Britain, Argentina and Chile have bases there, and someone has to keep their isolated occupants in meat and veg. So for the navy, my once-in-a-lifetime voyage was a routine mission to deliver scientists, equipment and food to Antarctic bases and, on the return journey, take out the garbage.

It was a voyage full of marvels

Yet it was a voyage full of marvels, from icebergs the size of cathedrals trailing deep turquoise bulks to the showers of ice calving off glaciers into the sea. We sailed along channels lined with snow-spattered black peaks, through a midnight sea dotted by thousands of ice floes shining like the Milky Way. One morning, I woke to find the ship surrounded by giant lily pads of ice; the only sound the creaking and crunching of floes.

Wildlife viewing was spectacular. Antarctica is awash with penguin colonies and though these birds appear comical on land, I finally realised their sleek beauty when a flock of about 50 ducked and dived next to the ship with the grace of dolphins. I saw seals slip silently off sunny floes to go hunting, whale spouts on the horizon and orcas cruising for a kill (these from the ship’s helicopter).

We did not see any polar bears. That’s because there are no polar bears in Antarctica. This is a mistake so common it’s made the South African National Antarctic Programme’s list of FAQs. I’d met an Australian school teacher who was yet to realise she’d made a $12 000 error. ‘I’m really hoping to see some polar bears,’ said Rachel, who was leaving the next day on her Antarctic cruise.

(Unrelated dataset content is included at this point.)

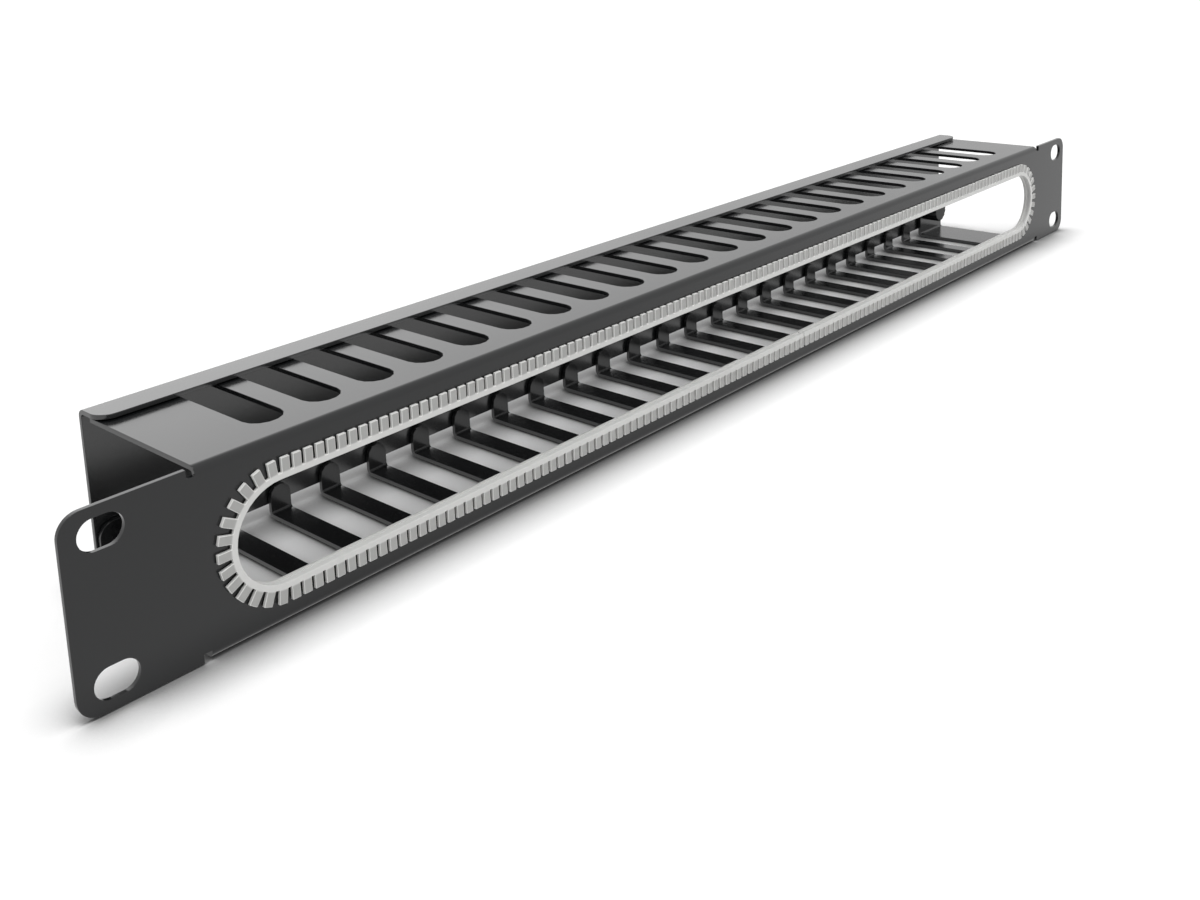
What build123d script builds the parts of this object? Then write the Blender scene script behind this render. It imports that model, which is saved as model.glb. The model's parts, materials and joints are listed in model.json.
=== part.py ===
from build123d import *
import math
import os

# A one-unit cable manager for a 19 inch rack. Millimetres, +X along the panel, +Y to the rear, +Z up.
# The origin is the middle of the four rack slots, on the rear face of the ears.

# Front panel with its ears
panel_width = 482.6
panel_height = 43.7
sheet = 1.2  # thickness of the folded sheet
bend_inside = 0.8  # inside radius of every fold
ear_corner = 5.0
rack_slot_inset_x = 8.75  # from an ear's outer edge to the middle of a slot
rack_slot_inset_z = 5.975  # from an ear's top or bottom edge to the middle of a slot
rack_slot_length = 10.0
rack_slot_width = 7.0
relief_width = 2.0  # notch between an ear and the end of a flange
relief_depth = 2.0

# Slotted flanges, folded back from the panel's top and bottom edges
flange_inset = 29.8  # from an ear's outer edge to the end of the flanges
flange_depth = 47.6  # panel face to rear face of the upturned tips
top_flange_stop = 2.8  # the top flange ends this much before the tips' rear face
slot_count = 24
slot_width = 10.0
slot_margin = 20.2  # from the end of a flange to its first slot
slot_setback = 8.3  # panel face to the front end of a slot
slot_end_flats = 7  # the front end of a slot is a half circle of this many flats
finger_tip_height = 8.6  # upturned tip of a finger, from the underside of the flange
finger_tip_flats = 6  # the tip is a half circle of this many flats
end_tab_height = 16.5  # upturned tab at each end, from the underside of the flange
end_tab_corner = 4.0

# Long opening in the panel
opening_margin_x = 6.5  # from the end of the flanges to the end of the opening
opening_margin_z = 8.65  # from the panel's top or bottom edge to the opening

# Toothed strip on the opening's edge
strip_leg = 0.9  # thickness of a leg
strip_play = 0.1  # between the strip's groove and the sheet
strip_spine = 1.15  # from the sheet's edge to the strip's inner face
strip_reach = 3.7  # from the sheet's edge to the tip of a tooth
strip_root = 0.3  # from the sheet's edge to the root of a tooth
tooth_pitch = 3.1
tooth_width = 2.15
strip_channel_width = 1.2  # shallow channel along the inner face
strip_channel_depth = 0.3
strip_joint_place = 18.0  # butt joint on the lower run
strip_joint_gap = 0.4

# Rear cover
cover_sheet = 1.2
cover_overhang = 0.5  # past each end of the flanges
cover_gap = 0.3  # from the cover to the flange and to the upturned tips
cover_lip_depth = 10.1
cover_lip_corner = 4.5
cover_foot_gap = 3.5  # the cover ends this much above the underside of the flange
collar_radius = 2.9  # drawn collar round each tapped hole
collar_length = 1.3

# Thumbscrews that hold the cover to the end tabs
screw_height = 11.3  # above the underside of the flange
screw_radius = 1.95
screw_tap_play = 0.1
screw_hole_radius = 2.3
screw_end = 0.8  # past the collar
screw_chamfer = 0.4
screw_core = 3.6  # length of the stem inside the head
head_radius = 5.3
head_length = 4.9
head_chamfer = 0.4
head_seat_gap = 0.1
flute_count = 14
flute_width = 1.0
flute_depth = 0.75

overcut = 1.0  # how far a cutter runs past what it cuts

front = -sheet
top = panel_height / 2
bottom = -panel_height / 2
half_width = panel_width / 2
half_flange = half_width - flange_inset
flange_length = 2 * half_flange
bend_middle = bend_inside + sheet / 2
tab_rear = front + flange_depth
tab_front = tab_rear - sheet
tab_top = bottom + end_tab_height
cover_front = tab_rear + cover_gap
cover_rear = cover_front + cover_sheet
slot_edge = half_flange - slot_margin
slot_pitch = (2 * slot_edge - slot_width) / (slot_count - 1)
slot_places = [slot_width / 2 - slot_edge + i * slot_pitch for i in range(slot_count)]
finger_places = [place + slot_pitch / 2 for place in slot_places[:-1]]
finger_width = slot_pitch - slot_width
opening_length = flange_length - 2 * opening_margin_x
opening_height = panel_height - 2 * opening_margin_z
screw_place = half_flange - slot_margin / 2
screw_z = bottom + screw_height


def block(x0, x1, y0, y1, z0, z1):
    """A box from its low and high corners."""
    return Pos((x0 + x1) / 2, (y0 + y1) / 2, (z0 + z1) / 2) * Box(x1 - x0, y1 - y0, z1 - z0)


def along_y(face, y0, y1):
    """A face drawn with X to the right and Z up, made solid from y0 to y1."""
    return Pos(0, y1, 0) * extrude(Plane.XZ * face, y1 - y0)


def folded_sheet(points, thickness, radius, length):
    """A sheet folded along the middle line given as (y, z) points, centred on X."""
    path = FilletPolyline(*points, radius=radius)
    section = Plane.YZ * trace(path, thickness)
    return Pos(-length / 2, 0, 0) * extrude(section, length)


def stadium(grow):
    """The opening's outline, grown by a margin."""
    return SlotOverall(opening_length + 2 * grow, opening_height + 2 * grow)


def half_round(radius, flats):
    """Corners of a half circle of straight flats, from (radius, 0) over the top to (-radius, 0)."""
    turns = [math.pi * i / flats for i in range(flats + 1)]
    return [(radius * math.cos(turn), radius * math.sin(turn)) for turn in turns]


def ear(side):
    """A flat ear that carries on from the end of the panel, with its two rack slots."""
    inner = side * half_flange
    outer = side * half_width
    x0, x1 = min(inner, outer), max(inner, outer)
    plate = block(x0, x1, front, 0, bottom, top)
    corners = plate.edges().filter_by(Axis.Y).group_by(Axis.X)[0 if side < 0 else -1]
    plate = fillet(corners, ear_corner)
    x = side * (half_width - rack_slot_inset_x)
    for z in (bottom + rack_slot_inset_z, top - rack_slot_inset_z):
        hole = Pos(x, z) * SlotOverall(rack_slot_length, rack_slot_width)
        plate -= along_y(hole, front - overcut, overcut)
    return plate


def relief_notches(side):
    """Square notches in an ear's top and bottom edges, that free the folds from it."""
    middle = side * (half_flange + relief_width / 2)
    notch = Rectangle(relief_width, 2 * relief_depth)
    return along_y(Pos(middle, top) * notch + Pos(middle, bottom) * notch, front - overcut, overcut)


def flange_slots():
    """Vertical cutters for the slots, rounded in front and open to the rear, for both flanges."""
    radius = slot_width / 2
    rear = flange_depth + overcut
    end = [(x, front + slot_setback + radius - y) for x, y in half_round(radius, slot_end_flats)]
    outline = make_face(Polyline(*end, (-radius, rear), (radius, rear), close=True))
    tall = extrude(outline, panel_height + 2 * overcut)
    return [Pos(x, 0, bottom - overcut) * tall for x in slot_places]


def tip_trimmer():
    """What is cut off the upturned rear edge between the end tabs, to leave rounded finger tips."""
    radius = finger_width / 2
    round_z = bottom + finger_tip_height - radius
    y0, y1 = tab_front - overcut, tab_rear + overcut
    trimmer = block(-slot_edge, slot_edge, y0, y1, round_z, tab_top + overcut)
    outline = make_face(Polyline(*half_round(radius, finger_tip_flats), close=True))
    tip = along_y(outline, y0 - overcut, y1 + overcut)
    return trimmer - [Pos(x, 0, round_z) * tip for x in finger_places]


def front_panel():
    """The body: panel, ears, slotted flanges, finger tips and end tabs, folded from one sheet."""
    half = sheet / 2
    points = [
        (tab_rear - top_flange_stop, top - half),
        (front + half, top - half),
        (front + half, bottom + half),
        (tab_rear - half, bottom + half),
        (tab_rear - half, tab_top),
    ]
    body = folded_sheet(points, sheet, bend_middle, flange_length)
    body += [ear(-1), ear(1)]
    body -= [relief_notches(-1), relief_notches(1)]
    body -= flange_slots()
    body -= tip_trimmer()
    tab_edges = body.edges().filter_by(Axis.Y).filter_by(lambda edge: edge.center().Y > tab_front)
    body = fillet(tab_edges.group_by(Axis.Z)[-1], end_tab_corner)
    for x in (-screw_place, screw_place):
        hole = Pos(x, screw_z) * Circle(screw_hole_radius)
        body -= along_y(hole, tab_front - overcut, tab_rear + overcut)
    body -= along_y(stadium(0), front - overcut, overcut)
    return body


def rear_cover():
    """Back plate with a lip that lies over the top flange, folded from one sheet."""
    half = cover_sheet / 2
    lip_front = cover_rear - cover_lip_depth
    points = [
        (lip_front, top + cover_gap + half),
        (cover_front + half, top + cover_gap + half),
        (cover_front + half, bottom + cover_foot_gap),
    ]
    cover = folded_sheet(points, cover_sheet, bend_inside + half, flange_length + 2 * cover_overhang)
    cover = fillet(cover.edges().filter_by(Axis.Z).group_by(Axis.Y)[0], cover_lip_corner)
    for x in (-screw_place, screw_place):
        centre = Pos(x, screw_z)
        collar_end = cover_rear + collar_length
        cover += along_y(centre * Circle(collar_radius), cover_front, collar_end)
        hole = centre * Circle(screw_radius + screw_tap_play)
        cover -= along_y(hole, cover_front - overcut, collar_end + overcut)
    return cover


def tooth_places():
    """Where the strip's teeth stand on the sheet's edge, each with its own Y axis pointing outwards."""
    radius = opening_height / 2
    half_run = opening_length / 2 - radius
    run_count = round(2 * half_run / tooth_pitch)
    arc_count = round(math.pi * radius / tooth_pitch)
    places = []
    for i in range(run_count):
        x = -half_run + 2 * half_run * (i + 0.5) / run_count
        places += [Pos(x, radius), Pos(x, -radius) * Rot(0, 0, 180)]
    for i in range(arc_count):
        turn = 180 * (i + 0.5) / arc_count
        places += [Pos(side * half_run, 0) * Rot(0, 0, -side * turn) * Pos(0, radius) for side in (-1, 1)]
    return places


def edge_strip():
    """A U-shaped strip round the opening's edge, its front leg cut into teeth and its rear leg plain."""
    leg_rear = front - strip_play
    y0 = leg_rear - strip_leg
    y1 = strip_play + strip_leg
    middle = front / 2
    inner = stadium(-strip_spine)
    strip = along_y(stadium(strip_reach) - inner, leg_rear, y1)
    strip -= along_y(stadium(strip_reach + overcut) - stadium(-strip_play), leg_rear - overcut, strip_play)
    channel = stadium(strip_channel_depth - strip_spine)
    strip -= along_y(channel, middle - strip_channel_width / 2, middle + strip_channel_width / 2)
    tooth = Pos(0, strip_reach / 2) * Rectangle(tooth_width, strip_reach)
    toothed = stadium(strip_root) + [place * tooth for place in tooth_places()]
    strip += along_y(toothed - inner, y0, leg_rear)
    joint_x0 = strip_joint_place - strip_joint_gap / 2
    strip -= block(joint_x0, joint_x0 + strip_joint_gap, y0 - overcut, y1 + overcut, bottom, 0)
    return strip


def thumb_head(side):
    """Moulded head of a thumbscrew in front of an end tab, with flat ribs between its flutes."""
    y1 = tab_front - head_seat_gap
    y0 = y1 - head_length
    disc = along_y(RegularPolygon(head_radius, flute_count), y0, y1)
    disc = chamfer(disc.edges().group_by(Axis.Y)[0], head_chamfer)
    flutes = PolarLocations(head_radius, flute_count) * Rectangle(2 * flute_depth, flute_width)
    disc -= [along_y(flute, y0 - overcut, y1 + overcut) for flute in flutes]
    disc -= along_y(Circle(screw_radius), y1 - screw_core, y1)
    return Pos(side * screw_place, 0, screw_z) * disc


def thumb_stem(side):
    """Steel stem moulded into the head, through the end tab and the cover's tapped collar."""
    y0 = tab_front - head_seat_gap - screw_core
    y1 = cover_rear + collar_length + screw_end
    stem = along_y(Circle(screw_radius), y0, y1)
    stem = chamfer(stem.edges().sort_by(Axis.Y)[-1], screw_chamfer)
    return Pos(side * screw_place, 0, screw_z) * stem


nodes = {
    "front_panel": front_panel(),
    "edge_strip": edge_strip(),
    "rear_cover": rear_cover(),
    "thumb_head_left": thumb_head(-1),
    "thumb_head_right": thumb_head(1),
    "thumb_stem_left": thumb_stem(-1),
    "thumb_stem_right": thumb_stem(1),
}

os.makedirs("parts", exist_ok=True)
for name, shape in nodes.items():
    export_step(shape, f"parts/{name}.step")
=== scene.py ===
import json
import math
import bpy
from mathutils import Matrix, Vector

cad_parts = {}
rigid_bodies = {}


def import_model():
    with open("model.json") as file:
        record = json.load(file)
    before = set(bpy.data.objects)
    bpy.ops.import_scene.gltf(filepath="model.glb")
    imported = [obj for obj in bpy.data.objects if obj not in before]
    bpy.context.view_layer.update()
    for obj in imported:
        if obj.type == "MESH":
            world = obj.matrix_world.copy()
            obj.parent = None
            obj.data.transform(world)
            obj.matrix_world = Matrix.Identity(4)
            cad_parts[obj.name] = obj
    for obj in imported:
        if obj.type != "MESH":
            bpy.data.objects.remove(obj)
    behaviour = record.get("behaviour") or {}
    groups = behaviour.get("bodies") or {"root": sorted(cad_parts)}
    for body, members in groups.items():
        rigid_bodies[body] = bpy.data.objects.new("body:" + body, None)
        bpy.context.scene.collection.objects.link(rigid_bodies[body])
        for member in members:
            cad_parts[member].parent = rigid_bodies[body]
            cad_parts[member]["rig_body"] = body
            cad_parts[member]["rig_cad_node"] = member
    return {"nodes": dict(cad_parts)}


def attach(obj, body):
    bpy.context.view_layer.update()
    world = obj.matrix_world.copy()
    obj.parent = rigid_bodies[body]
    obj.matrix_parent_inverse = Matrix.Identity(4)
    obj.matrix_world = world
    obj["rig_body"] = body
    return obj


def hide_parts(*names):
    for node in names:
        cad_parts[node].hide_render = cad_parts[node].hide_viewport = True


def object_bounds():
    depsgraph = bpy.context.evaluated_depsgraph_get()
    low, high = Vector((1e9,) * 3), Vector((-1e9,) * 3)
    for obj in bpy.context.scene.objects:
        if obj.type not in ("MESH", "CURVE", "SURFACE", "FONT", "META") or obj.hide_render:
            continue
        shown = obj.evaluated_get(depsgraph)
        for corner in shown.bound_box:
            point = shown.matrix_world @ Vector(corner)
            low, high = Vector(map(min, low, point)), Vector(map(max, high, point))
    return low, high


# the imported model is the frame: metres, Z up, +Y to the rear
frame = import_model()
startLow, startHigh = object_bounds()
cadNodes = frame["nodes"]
bpy.ops.object.select_all(action="DESELECT")
print("frame loaded with", len(cadNodes), "nodes")

# values that all the pieces share
mergeDistance = 0.000001
flatAngle = 0.4  # degrees; faces that turn less than this become one
creaseAngle = 42  # degrees; edges that turn more than this are bevelled and shaded apart
noiseLow, noiseHigh = 0.3, 0.7  # the span of a noise that is stretched over a finish's roughness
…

‘Um, I think polar bears come from the north,’ I said.

Rachel (confidently): ‘Oh yes, they float down on the icebergs.’

"… blistering cold, bleak skies and barren landscape all seem enticing …"

Sadly, I could not be aboard her luxury cruise ship when she found out the truth. Rachel was travelling the conventional way — on a voyage from Ushuaia in Argentina, via the South Shetland islands, to the Antarctic Peninsula. The continent’s appeal is that it’s a frontier-type destination, which makes blistering cold, bleak skies and barren landscape all seem enticing. As a result, expedition cruising is booming.

In the 1950s, when commercial tourism to Antarctica was in its infancy, visitors numbered a few hundred. In the 2007/08 season, the total was around 46 000, according to the Antarctic Treaty Secretariat. But conservationists are concerned the Antarctic Peninsula is growing too crowded and could become a kind of Disneyland on ice, damaging the pristine environment.

Tourists have not even been deterred by the 2007 sinking of the MS Explorer, aka 'Titanic 2' (an iceberg gashed open the hull, passengers took to lifeboats but were all rescued by a passing Norwegian cruise ship).

All thanks to the Soviets

Partly, we have the collapse of the Soviet Union to thank for rising numbers. Cash-strapped ex-Soviet scientific academies have leased icebreakers built for the Arctic to Western tourism companies at affordable rates, so visitors are likely to find themselves touring the frozen south aboard the likes of the Kapitan Khlebnikov or Akademik Sergey Vavilov.

No one owns Antarctica, although various countries claim slices. It’s one big nature reserve devoted to scientific research, with the 1959 Antarctic Treaty stating: "Antarctica shall continue for ever to be used exclusively for peaceful purposes."

Primarily it’s a scientist’s playground, attracting everyone from meteorologists to glaciologists to geologists. It’s also central to climate-change concerns. Antarctica is covered by an ice sheet that contains 70 percent of the world’s fresh water and comprises 90 percent of the world’s ice — if it melted, sea levels would rise by a predicted 65 metres.

During my 16-day voyage with the navy — a week of which was spent along the Antarctic Peninsula — I slept in a cabin with two double bunks and an en-suite bathroom. Cosy but comfortable. One of my three female roommates was Karin, a small, blonde Swiss backpacker who literally hitched a ride. She had her thumb out on the side of the road when the ship’s captain pulled over and asked: ‘Where are you going?’

‘Argentina,’ she replied. ‘How would you like to come to Antarctica instead?’ he said. This story would later become legendary on the back-packer circuit.